Escape Room (PG-13) ★★

Review Date: January 7th, 2019

[This review could be considered "spoiler-ish." No specific reveals, but a lot of general hints.]

For roughly the first 75 minutes of Escape Room, I thought I had uncovered the rarest of rare finds: a good January movie. Alas, the film isn't able to stick the landing. During the final half hour, everything that's compelling about this low-budget thriller collapses in a miasma of idiocy. Hopes and expectations that it might do something - anything - surprising or interesting are crushed as it opts for a by-the-numbers approach to reducing the cast of characters one-by-one. It's the old slasher-movie game of "guess the order in which the people die" reimagined for a PG-13 audience (in other words, no gore). To add insult to injury, Escape Room doesn't really end; it stops and dangles the promise of more to come. The credits might as well have closed with the following caption: "If you want to see what happens next, tell all your friends to buy tickets. That way, this movie will make money and there will be a sequel."

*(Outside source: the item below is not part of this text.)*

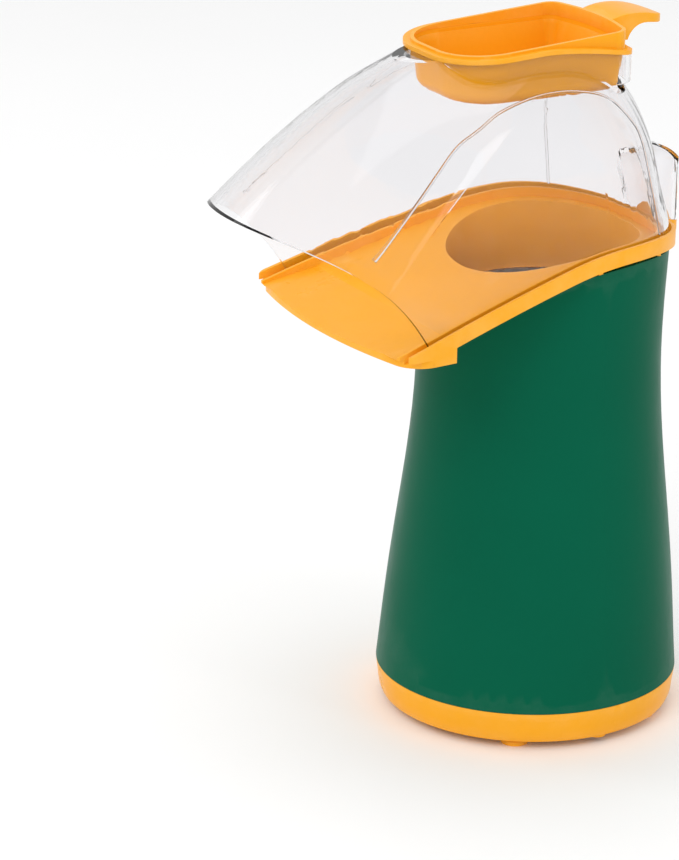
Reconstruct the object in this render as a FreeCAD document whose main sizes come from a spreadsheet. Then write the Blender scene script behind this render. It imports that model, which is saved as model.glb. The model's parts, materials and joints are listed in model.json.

In recent years, escape rooms have become popular party activities. A group of people are locked in a room where they must solve puzzles and discover clues that will allow them to find a way out. There's a time-limit (usually one hour) and a gamemaster who can offer clues along the way. For more complicated (and expensive) escape rooms, there are multiple levels that have to be completed in order to reach the final exit. This real-life phenomenon provides the jumping-off point for Adam Robitel's film.

The screenplay, co-credited to Bragi Schut and Maria Melnik, introduces six generic characters whose key characteristics and sketchy backstories are sufficiently populated for viewers to recognize their strengths and weaknesses. The putative lead is college freshman Zoey (Taylor Russell), an incredibly smart but socially withdrawn physics major who is told by a professor to "do something that scares you" over Thanksgiving break. She finds a puzzle box at her doorstep and, after solving it, secures an invitation to an exclusive escape room event. She is joined by Jason (Jay Ellis), a type-A stockbroker; Ben (Logan Miller), a stock room clerk; Amanda (Deborah Ann Woll), an army vet suffering from PTSD; Mike (Tyler Labine), a truck driver; and Danny (Nik Dodani), an escape room addict. The prize for winning is $10,000 and bragging rights. Before the contestants realize it, they're playing and it soon becomes clear that death is a consequence of bad decisions and there's no way out except to finish the game, which is probably rigged.

For most of the setup and the early stages of the challenge, Escape Room moves briskly, sustaining tension and building a sense of mystery about what is really going on. For a while, I thought Robitel (whose most recent directorial effort was the Insidious spin-off, The Last Key) intended to take the movie along a trajectory similar to those in thrillers like Sleuth or David Fincher's The Game, where reality becomes a parlor trick and things are rarely what they seem. Unfortunately, when the curtain is pulled back for the big reveal, Oz fails to impress. The movie falls apart once its essential "truth" is uncovered; it turns into just another body-count movie. Worse still, the cliffhanger ending demands a sequel - by no means a certainty - in order to resolve a variety of dangling plot elements.

Escape Room isn't a product of Blumhouse but it has a lot in common with those small, usually profitable horror films - low budget, a no-name cast, and a story that knows its audience and aims to please. The last characteristic represents the movie's downfall because, by failing to take chances, it wastes a strong beginning, likable (if not necessarily well-developed) protagonists, and a potentially twisty scenario. Ultimately, the calendar doesn't lie. If Escape Room had been viewed as a hot commodity, it would have been released at some other time rather than the first Friday after New Year's Day. The movie may attract some attention from horror/thriller fans eager for a post-Halloween fix but this is no better than a direct-to-video production masquerading as a theatrical release.